Nous voyons là combien le travail dans l'articulation des cinq phases participe à l'installation sociale de l'acteur et à sa réalisation personnelle, à son développement personnel.

Ainsi, dans ces conditions, le travail apporte à l'individu sa souveraineté et sa place dans un collectif qui, sans cela, le prend dès lors en dépendance. Comment alors retrouver, défendre cette souveraineté personnelle, la liberté de se choisir sa vie et toute ses orientations ? Comment rester patron de ses propres références, de son critérium, et comment se défaire de la dépendance au groupe ? Comment se détacher de la culture, des mythes, des liens sociaux, des interdépendances ? Mais, en fait, cette mise en perspective est-elle réellement possible ? L'être social reste, quoi qu'il en soit, dépendant du collectif dans lequel il évolue. Cet aspect vaut tant pour la part du culturel que pour celle des nécessités.

Nous pouvons constater que le citoyen est aussi “mal traité” que le salarié. Les liens de subordinations liés à l'environnement économique de production ont glissé de l'entreprise à l’État. D'ailleurs, pour l'Etat comme pour l'entreprise, la modalité de gestion devient aujourd'hui la même. Le discours est similaire, comme si l’intérêt de l'Etat était comparable à celui d'une entreprise. Donc le sommet de l'Etat se comporte comme une direction générale. La gestion a bien pris le pas sur l'organisation politique et citoyenne. Il se maintient par la précarité accrue jusqu'à produire un profond sentiment d'impuissance et de dépendance. Nous sommes au bord de la catastrophe sociale, peut être de la révolution...
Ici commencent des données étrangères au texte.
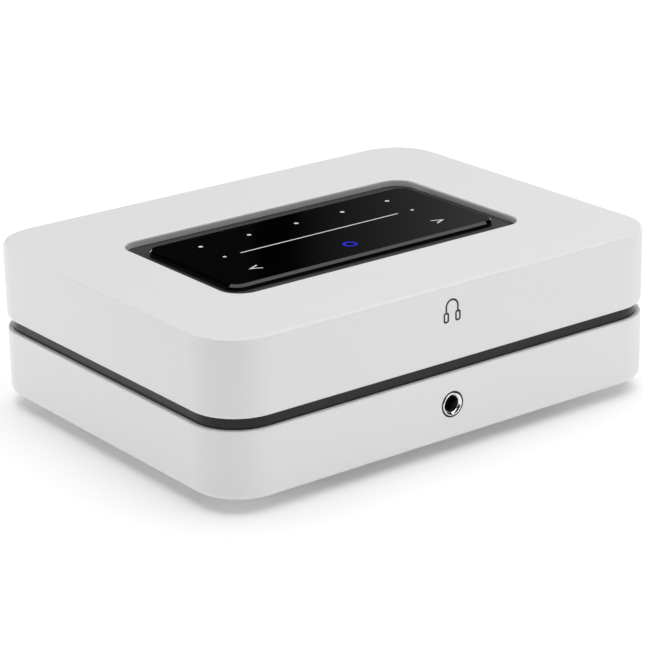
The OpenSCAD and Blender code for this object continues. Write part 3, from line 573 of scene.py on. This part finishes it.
def makeScrews():
    # rear panel screws, and the four in the wells under the casing
    rear = {"head": 2.1, "headHigh": 1.0, "shank": 1.0, "long": 4.0, "across": 79.5,
            "low": 17.0, "high": 59.0}
    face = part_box("rear_panel")[1][1] / mm
    shape = screwShape(rear)
    whole = bmesh.new()
    for x in (-rear["across"], rear["across"]):
        for z in (rear["low"], rear["high"]):
            join(whole, shape, facing((0, 1, 0), (x, face + rear["headHigh"], z)))
    shape.free()
    keep(whole, "rearScrews", finishes["nickel_steel"], "root")
    low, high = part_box("casing_screws")
    under = {"head": 2.75, "headHigh": 2.0, "shank": 1.5, "long": (high[2] - low[2]) / mm}
    shape = screwShape(under)
    whole = bmesh.new()
    for x in (low[0] / mm + under["head"], high[0] / mm - under["head"]):
        for y in (low[1] / mm + under["head"], high[1] / mm - under["head"]):
            join(whole, shape, facing((0, 0, -1), (x, y, low[2] / mm)))
    shape.free()
    keep(whole, "casingScrews", finishes["nickel_steel"], "root", ("casing_screws",))


def makePad():
    # the rubber foot: a rounded slab with a raised rim and two grooves underneath
    pad = {"corner": 10.0, "edge": 0.45, "rim": 4.0, "groove": 1.2, "gap": 3.0, "deep": 0.5,
           "slope": 0.25}
    middle, size = middleOf("base_pad")
    bm = block(size, pad["corner"], pad["edge"], 4)
    for inset in (pad["rim"], pad["gap"]):
        under = min(bm.faces, key=lambda f: f.calc_center_median().z - f.calc_area())
        for wide, deep in ((inset, 0.0), (pad["slope"], -pad["deep"]), (pad["groove"], 0.0),
                           (pad["slope"], pad["deep"])):
            bmesh.ops.inset_region(bm, faces=[under], thickness=wide * mm, depth=deep * mm,
                                   use_even_offset=True)
    bmesh.ops.transform(bm, matrix=Matrix.Translation(middle * mm), verts=bm.verts)
    keep(bm, "footPad", finishes["rubber_pad"], "root", ("base_pad",), 25.0)


def makeContacts():
    # tongues and plated contacts inside the data sockets
    contact = {"count": 8, "pitch": 1.02, "wide": 0.5, "long": 7.0, "bow": 0.8, "thick": 0.25,
               "tilt": -14.0, "lift": 1.2, "overlap": 0.3}
    tongueShape = {"edge": 0.15, "stripShare": 0.45, "stripShort": 1.5, "stripBow": -0.12,
                  "stripThick": 0.1, "usbGap": 0.5}
    insert = {"behind": 4.0, "side": 4.0, "deep": 3.0, "short": 6.0, "edge": 0.3}
    tongues = bmesh.new()
    plated = bmesh.new()
    for node, tongue, deep, strips, pitch in (
            ("video_shell", (11.0, 8.0, 1.6), 2.0, 9, 1.0), ("usb_shell", (10.2, 10.0, 1.5), 2.0, 4, 2.2)):
        middle, size = middleOf(node)
        back = middle.y - size.y / 2 + deep
        part = block(tongue, 0.0, tongueShape["edge"], 2)
        rise = size.z / 2 - tongueShape["usbGap"] - tongue[2] / 2
        z = middle.z + (rise if node == "usb_shell" else 0.0)
        join(tongues, part, Matrix.Translation(Vector((middle.x, back + tongue[1] / 2, z)) * mm))
        part.free()
        for i in range(strips):
            strip = leaf(pitch * tongueShape["stripShare"], tongue[1] - tongueShape["stripShort"],
                         tongueShape["stripBow"], tongueShape["stripThick"])
            x = middle.x + (i - (strips - 1) / 2) * pitch
            place = Vector((x, back + tongue[1] / 2, z - tongue[2] / 2))
            join(plated, strip, Matrix.Translation(place * mm))
            strip.free()
    middle, size = middleOf("network_shell")
    back = middle.y - size.y / 2 + insert["behind"]
    part = block((size.x - insert["side"], insert["deep"], size.z - insert["short"]), 0.0,
                 insert["edge"], 2)
    join(tongues, part, Matrix.Translation(Vector((middle.x, back + insert["deep"] / 2, middle.z)) * mm))
    part.free()
    tilt = Matrix.Rotation(math.radians(contact["tilt"]), 4, "X")
    for i in range(contact["count"]):
        strip = leaf(contact["wide"], contact["long"], contact["bow"], contact["thick"])
        x = middle.x + (i - (contact["count"] - 1) / 2) * contact["pitch"]
        y = back + insert["deep"] + contact["long"] / 2 - contact["overlap"]
        place = Vector((x, y, middle.z + contact["lift"]))
        join(plated, strip, Matrix.Translation(place * mm) @ tilt)
        strip.free()
    keep(tongues, "socketTongues", finishes["black_plastic"], "root", ("socket_inserts",))
    keep(plated, "platedContacts", finishes["gold_plate"], "root")


def makeGasket():
    # soft ring that seats the socket's bezel in the casing
    gasket = {"gap": 0.03, "soft": 0.12, "seat": 1.55, "inner": 4.45, "steps": 128}
    centre, size = middleOf("jack_gasket")
    wide = size.x / 2
    inner = middleOf("jack_bezel")[1].x / 2 + gasket["gap"]
    soft, seat, narrow = gasket["soft"], gasket["seat"], gasket["inner"]
    profile = [(inner, soft), (inner + soft, 0.0), (wide - soft, 0.0), (wide, soft),
               (wide, size.y - 0.1), (wide - 0.1, size.y), (narrow + 0.05, size.y),
               (narrow, size.y - 0.05), (narrow, seat + 0.11), (narrow + 0.05, seat + 0.05),
               (inner, seat)]
    ring = turned(profile, gasket["steps"])
    whole = bmesh.new()
    join(whole, ring, facing((0, 1, 0), (centre.x, centre.y - size.y / 2, centre.z)))
    ring.free()
    keep(whole, "bezelGasket", finishes["adhesive"], "root", ("jack_gasket",))


makeKnob("left_plus", finishes["red_plastic"])
makeKnob("left_minus", finishes["black_plastic"])
makeKnob("right_plus", finishes["red_plastic"])
makeKnob("right_minus", finishes["black_plastic"])
makeCollars()
print("speaker terminals done")
makeBezel()
makeGasket()
makeContacts()
print("sockets done")
makeScrews()
makePad()
print("screws and foot pad done")


def aimed(position, target, roll=0.0):
    back = (Vector(position) - Vector(target)).normalized()
    right = Vector((0, 0, 1)).cross(back).normalized()
    up = back.cross(right)
    c, s = math.cos(roll), math.sin(roll)
    right, up = right * c + up * s, up * c - right * s
    turn = Matrix((right, up, back)).transposed().to_4x4()
    return Matrix.Translation(position) @ turn


def makeCamera():
    view = {"azimuth": -36.67, "elevation": 19.77, "distance": 1.02586, "roll": -1.25,
            "aim": (-0.01273, -0.01538, 0.03807), "lens": 141.27, "sensor": 36.0, "near": 0.01}
    a, e = math.radians(view["azimuth"]), math.radians(view["elevation"])
    back = Vector((math.sin(a) * math.cos(e), -math.cos(a) * math.cos(e), math.sin(e)))
    aim = Vector(view["aim"])
    lens = bpy.data.cameras.new("camera")
    lens.lens = view["lens"]
    lens.sensor_width = view["sensor"]
    lens.clip_start = view["near"]
    camera = bpy.data.objects.new("camera", lens)
    bpy.context.scene.collection.objects.link(camera)
    camera.matrix_world = aimed(aim + back * view["distance"], aim, math.radians(view["roll"]))
    bpy.context.scene.camera = camera


def softBox(name, position, target, width, height, power):
    lamp = bpy.data.lights.new(name, "AREA")
    lamp.shape = "RECTANGLE"
    lamp.size = width
    lamp.size_y = height
    lamp.energy = power
    holder = bpy.data.objects.new(name, lamp)
    bpy.context.scene.collection.objects.link(holder)
    holder.matrix_world = aimed(position, target)
    holder.visible_camera = False


def staged(bm, name, paint):
    mesh = bpy.data.meshes.new(name)
    bm.to_mesh(mesh)
    bm.free()
    thing = bpy.data.objects.new(name, mesh)
    bpy.context.scene.collection.objects.link(thing)
    mesh.materials.append(paint.material)
    return thing


def makeStudio():
    # each soft box: name, place, width, height, watts
    studio = {"sky": 0.01, "floor": 0.93, "glow": 0.15, "floorHalf": 6.0, "aim": (0, 0, 0.03),
              "boxes": (
        ("overhead", (0.15, 0.0, 1.3), 2.3, 2.1, 31.0),
        ("lowFront", (0.2, -1.0, 0.09), 0.8, 0.14, 1.9),
        ("lowFrontRight", (0.75, -0.8, 0.14), 0.7, 0.24, 0.2),
        ("lowLeftBack", (-0.95, 0.5, 0.14), 0.7, 0.24, 2.5),
        ("lowLeft", (-1.0, -0.1, 0.09), 0.8, 0.14, 0.3),
        ("lowBack", (-0.1, 1.0, 0.12), 0.9, 0.16, 2.2),
        ("lowRight", (1.0, 0.25, 0.12), 0.7, 0.16, 1.6))}
    world = bpy.data.worlds.new("studio")
    bpy.context.scene.world = world
    world.use_nodes = True
    backdrop = world.node_tree.nodes["Background"]
    backdrop.inputs["Color"].default_value = (1, 1, 1, 1)
    backdrop.inputs["Strength"].default_value = studio["sky"]
    bm = bmesh.new()
    bmesh.ops.create_grid(bm, x_segments=1, y_segments=1, size=studio["floorHalf"])
    staged(bm, "floor", Finish("floorPaint", grey(studio["floor"]), 0.9, Specular_IOR_Level=0.0,
                               Emission_Color=(1, 1, 1, 1), Emission_Strength=studio["glow"]))
    for name, place, width, height, power in studio["boxes"]:
        softBox(name, place, studio["aim"], width, height, power)
    makeCard()
    bpy.context.scene.view_settings.view_transform = "Standard"


def makeCard():
    # a dim card behind the object, which only its gloss sees: dark at one end, grey at the other
    card = {"away": 1.2, "bearing": 53.33, "left": -0.06, "right": 0.5, "low": 0.25, "high": 0.8,
            "stops": ((0.05, grey(0.0)), (0.12, grey(0.034)), (0.19, grey(0.062)), (0.28, grey(0.108)),
                      (0.36, grey(0.165)), (0.6, grey(0.2)))}
    bearing = math.radians(card["bearing"])
    away = Vector((math.cos(bearing), math.sin(bearing), 0.0))
    side = Vector((away.y, -away.x, 0.0))
    width = card["right"] - card["left"]
    bm = bmesh.new()
    bmesh.ops.create_grid(bm, x_segments=1, y_segments=1, size=0.5)
    turn = Matrix((side, Vector((0, 0, 1)), -away)).transposed().to_4x4()
    middle = away * card["away"] + side * (card["left"] + width / 2)
    middle.z = (card["low"] + card["high"]) / 2
    bmesh.ops.scale(bm, vec=(width, card["high"] - card["low"], 1.0), verts=bm.verts)
    bmesh.ops.transform(bm, matrix=Matrix.Translation(middle) @ turn, verts=bm.verts)
    paint = Finish("cardPaint", grey(0.0), 1.0, Specular_IOR_Level=0.0, Emission_Strength=1.0)
    along = paint.node("ShaderNodeVectorMath", {"operation": "DOT_PRODUCT"},
                       {0: paint.place, 1: tuple(side)}, out="Value")
    start = side.dot(away * card["away"]) + card["left"]
    paint.set("Emission Color", paint.ramp((along - start) * (1.0 / width), *card["stops"]))
    thing = staged(bm, "card", paint)
    thing.visible_camera = False
    thing.visible_shadow = False
    thing.visible_diffuse = False


makeCamera()
makeStudio()
print("studio ready")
Alors, pouvons-nous garder en mémoire que "le développement de la connaissance scientifique, comme le rappelle Idriss Aberkane, marche par essais, erreurs, corrections, reproductions." Agir d'abord et regarder ensuite, alors seulement là réfléchir et recommencer. N'est scientifique que ce qui est reproductible. C'est là, me semble-t-il toute la richesse du travail.